Pazarda öngörülemeyen gelişmeler ya da bir kriz durumu ancak liderler tarafından yönetilebilir. Bu liderler de her şirkete, her ekibe nasip olamamaktadır. O nedenle krizlerde küçülmek, Tıbbi Satış Mümessillerini işten çıkartmak bir çare gibi algılanmaktadır. Bu ayrı bir yazı konusudur.
Kötü yönetim kavramı içinde çok şey barındırır. Tıbbi Satış Mümessili alımı planlamayla başlar. Tıbbi Satış Mümessilleri şirketler için, koydukları hedeflere ulaşmadaki en önemli ve en pahalı yatırım araçlarıdır. Getirisi kısa vadede ortaya çıkmaz. Sıfır, deneyimsiz Tıbbi Satış Mümessilinin seçilmesi ve eğitilerek sahaya gönderilmesi minumum 3 aydır. Yeni bir Tıbbi Satış Mümesilinin hastanenin kapısını bulması ve kime gideceğini öğrenmesi 3 ayı bulur. Şirkete getirisinin başlaması için minumum 6 ay geçmesi gerekmektedir. Profesyonel bir Tıbbi Satış Mümessilinin yetişme süresi 1-3 yıl arasında değişmektedir. Tüm bu sürecinin tek finansörü ise işverendir. Ülkemizde profesyonel bir Tıbbi Satış Mümessilinin yetişmesi sürecinde işveren tarafından kaç para harcandığını ortaya koyan bir çalışmaya henüz rastlamadık. Bu konuda yurt dışında 100 bin $ harcamadan bahsedilmektedir.
Şirket üst yönetimi Tıbbi Satış Mümessili işe alma kararı verirken tüm bu masrafların ve sürecin farkındadır. Kanımca firmalar, Tıbbi Satış Mümessili işe alırken var olanlar içinde en uygunlarını seçiyorlar. Bu noktada kendilerini hayli geliştirdiler. Şayet yanlış adayı işe aldılar ise; ki bu mümkün, 6 aya varmadan işin rengi belli olmakta ve hemen soruna müdahale edilmektedir.
Eğer işe alınan sıfır bir Tıbbi Satış Mümessili 1 yıl olmadan kendi isteğiyle işten ayrılıyorsa % 50 den fazla sorumluluk bölge müdürü ve o ekibindir. Çünkü bu meslekte usta-çırak ilişkisi, etkileşimi önemlidir. Yeni işe başlayan birisinin mesleği benimsemesi büyük oranda bölge yöneticisinin tutumuna bağlıdır.
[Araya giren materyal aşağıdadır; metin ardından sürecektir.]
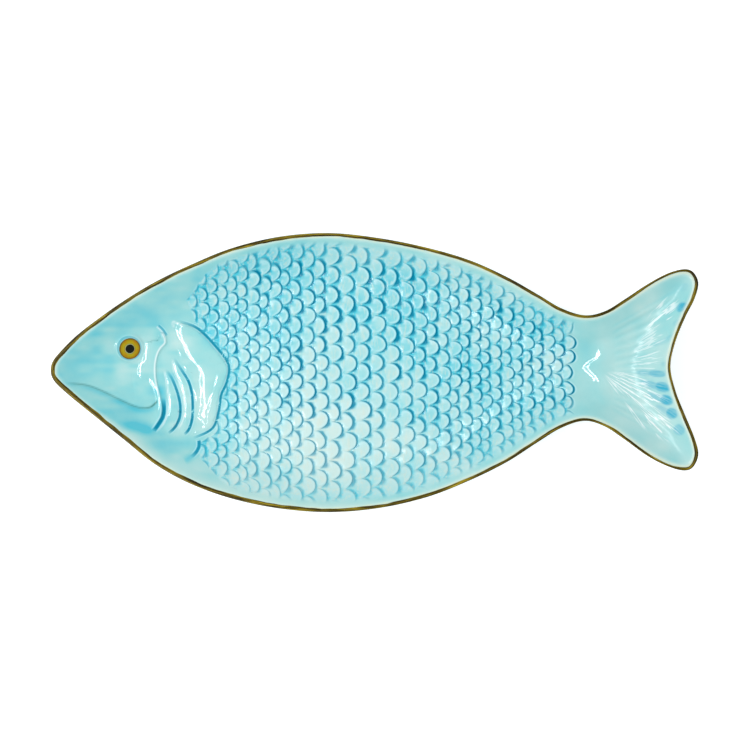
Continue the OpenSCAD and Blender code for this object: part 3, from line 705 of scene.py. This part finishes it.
# how blue the glaze is: 0 where it ran thin, 1 where it lies thick
bluer = {
    "smoothParts": 0.34,
    "amongScales": 0.36,
    "clouds": [(0.08, 2, 16), (0.06, 3, 7)],  # amount, layer of noise, size
    "brushMarks": 0.08,
    "shade": 0.6,
    "valleys": 0.12,
    "softBlue": 0.5,
    "blots": [  # place, radius along, radius across, amount
        (0.03, 0.0, 34, 26, 0.34), (0.13, 0.2, 60, 14, 0.22), (0.115, -0.17, 26, 14, 0.22),
        (0.147, -0.212, 6, 3, 0.5), (0.135, -0.198, 8, 3.4, 0.5), (0.122, -0.184, 8, 3, 0.35),
        (0.19, -0.26, 18, 6, 0.4),
        (0.125, 0.02, 14, 14, -0.06), (0.235, -0.1, 9, 24, -0.24), (0.205, 0.1, 6, 12, -0.1),
        (0.245, 0.13, 10, 7, 0.3), (0.2, 0.2, 26, 9, 0.15), (0.3, 0.37, 40, 9, 0.2),
        (0.4, 0.46, 60, 9, 0.1), (0.17, 0.13, 5, 8, 0.22), (0.163, 0.02, 3, 22, 0.16),
        (0.52, 0.29, 34, 26, 0.26), (0.6, 0.2, 40, 24, 0.08), (0.41, 0.31, 26, 14, 0.12),
        (0.34, 0.08, 26, 20, 0.27), (0.49, 0.0, 16, 18, 0.12), (0.6, 0.42, 40, 9, -0.22),
        (0.265, 0.29, 10, 10, -0.12), (0.345, 0.42, 22, 9, 0.2), (0.66, 0.1, 14, 16, -0.15),
        (0.68, -0.09, 20, 10, 0.16), (0.77, 0.3, 12, 8, -0.14), (0.1, -0.22, 14, 9, -0.18),
        (0.488, -0.35, 12, 10, 0.15), (0.985, -0.34, 8, 8, -0.3), (0.94, -0.22, 14, 12, -0.16),
        (0.29, 0.25, 40, 18, 0.22), (0.62, 0.07, 34, 24, 0.2), (0.75, 0.16, 30, 12, 0.28),
        (0.7, 0.02, 34, 14, 0.12), (0.27, 0.02, 8, 30, 0.16), (0.44, -0.24, 60, 26, -0.3),
        (0.42, 0.05, 30, 20, -0.04), (0.36, -0.3, 60, 18, -0.1), (0.64, -0.2, 24, 12, 0.16),
        (0.829, 0.1, 8, 14, 0.22), (0.9, 0.0, 26, 60, -0.16), (0.26, -0.27, 12, 8, 0.2),
        (0.49, 0.12, 10, 16, 0.16), (0.57, 0.33, 20, 8, 0.2), (0.45, -0.47, 90, 8, 0.16),
        (0.36, 0.06, 40, 40, -0.1), (0.04, 0.05, 10, 12, -0.1), (0.07, 0.14, 16, 5, 0.14),
    ],
}
amongScales = smooth(field / 3) * inScales
amongScales[headArea] *= uncovered
tint = bluer["smoothParts"] + (bluer["amongScales"] - bluer["smoothParts"]) * amongScales
for amount, layer, cell in bluer["clouds"]:
    tint += amount * drift(points, layer, cell)
tint += bluer["brushMarks"] * smooth((-90 - px) / 30) * drift(points * [0.35, 1], 1, 2.8)
for x, y, alongRadius, acrossRadius, amount in bluer["blots"]:
    middle = plan((x, y))[0]
    tint += amount * np.exp(-((px - middle[0]) / alongRadius) ** 2
                            - ((py - middle[1]) / acrossRadius) ** 2)
tint += bluer["valleys"] * rayValley + bluer["softBlue"] * softBlue * (1 - onPad)
tint += amongScales * (bluer["shade"] * shadeInScale * (0.45 + tint) - 0.08)

rimPale = {  # where the glaze runs thin beside the rim, measured in from the outline
    "start": 2.4,
    "reach": 2.2,
    "bellyReach": 5.0,
    "creamPlace": 2.15,
    "creamWidth": 0.45,
    "cream": 0.75,
}
bellySide = smooth((-py - 20) / 25) * smooth((30 - px) / 60)
paleReach = rimPale["reach"] + rimPale["bellyReach"] * bellySide
paleEdge = 1 - smooth((rimGap - rimPale["start"]) / paleReach)
creamLine = rimPale["cream"] * hump((rimGap - rimPale["creamPlace"]) / rimPale["creamWidth"])

positions = np.column_stack([points, height + relief])
positions[snap, 2] = platter["lipTop"]
positions = positions.reshape(gridColumns, gridRows, 3).transpose(1, 0, 2)
dish, gridRow, gridColumn = shapedGrid("dish_glaze", positions)


def perPoint(values):
    return values.reshape(gridColumns, gridRows).T[gridRow, gridColumn]


softTail = tail["softer"] * smooth((px - tail["softerFrom"]) / tail["softerReach"])
for name, values in (
        ("pool", pool), ("poolDepth", poolDepth * smooth((rimGap - 4.2) / 1.5)), ("tint", tint),
        ("amongScales", amongScales), ("softer", np.maximum(amongScales, softTail)),
        ("dabs", dabs), ("mouthInk", mouthInk), ("streaks", streaks),
        ("highlightOutline", highlightOutline), ("paleEdge", paleEdge), ("creamLine", creamLine)):
    storeOn(dish, name, perPoint(values))
corners = np.empty(len(dish.data.loops), int)
dish.data.loops.foreach_get("vertex_index", corners)
corners = corners.reshape(-1, 4)
faceKept = perPoint(isInside)[corners].any(1) & perPoint(keep)[corners].all(1)
selectOnly(dish)
bpy.context.tool_settings.mesh_select_mode = (False, False, True)
for parts in (dish.data.vertices, dish.data.edges):
    parts.foreach_set("select", np.zeros(len(parts), bool))
dish.data.polygons.foreach_set("select", ~faceKept)
bpy.ops.object.mode_set(mode="EDIT")
bpy.ops.mesh.delete(type="FACE")
bpy.context.tool_settings.mesh_select_mode = (True, False, False)
bpy.ops.mesh.select_all(action="SELECT")
bpy.ops.mesh.delete_loose()
bpy.ops.mesh.select_all(action="SELECT")
bpy.ops.mesh.dissolve_degenerate(threshold=1e-6)
bpy.ops.object.mode_set(mode="OBJECT")
bpy.ops.object.shade_smooth_by_angle(angle=math.radians(38))
print("stage: dish", len(dish.data.polygons), "faces")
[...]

Yüksek turn over oranına sahip sigorta sektöründe bir genel müdür bu konuda “eğer bölge müdürü iyiyse turn over % 5 kadar düşüyor, kötüyse % 95’e kadar çıkıyor” sözleri birinci derece amirin önemini anlatmaktadır.

1 yorum:

BeNiaN dedi ki...

o kadar faydalı bilgiler var ki yazınızda teşekkür ederim. Ben ise farklı bir soru sormak istiyorum. Bende mümessilim ve işsizim.. Bazı firmalar, bazı firmalarda çalışmış elemanı almak istemiyorlar. Sizce bunu nasıl aşabiliriz. Başarı plaketlerim olmasına, koçluk yapmama rağmen eski firmam önüme cıkıyor. Ne gibi bir öneriniz olur bana?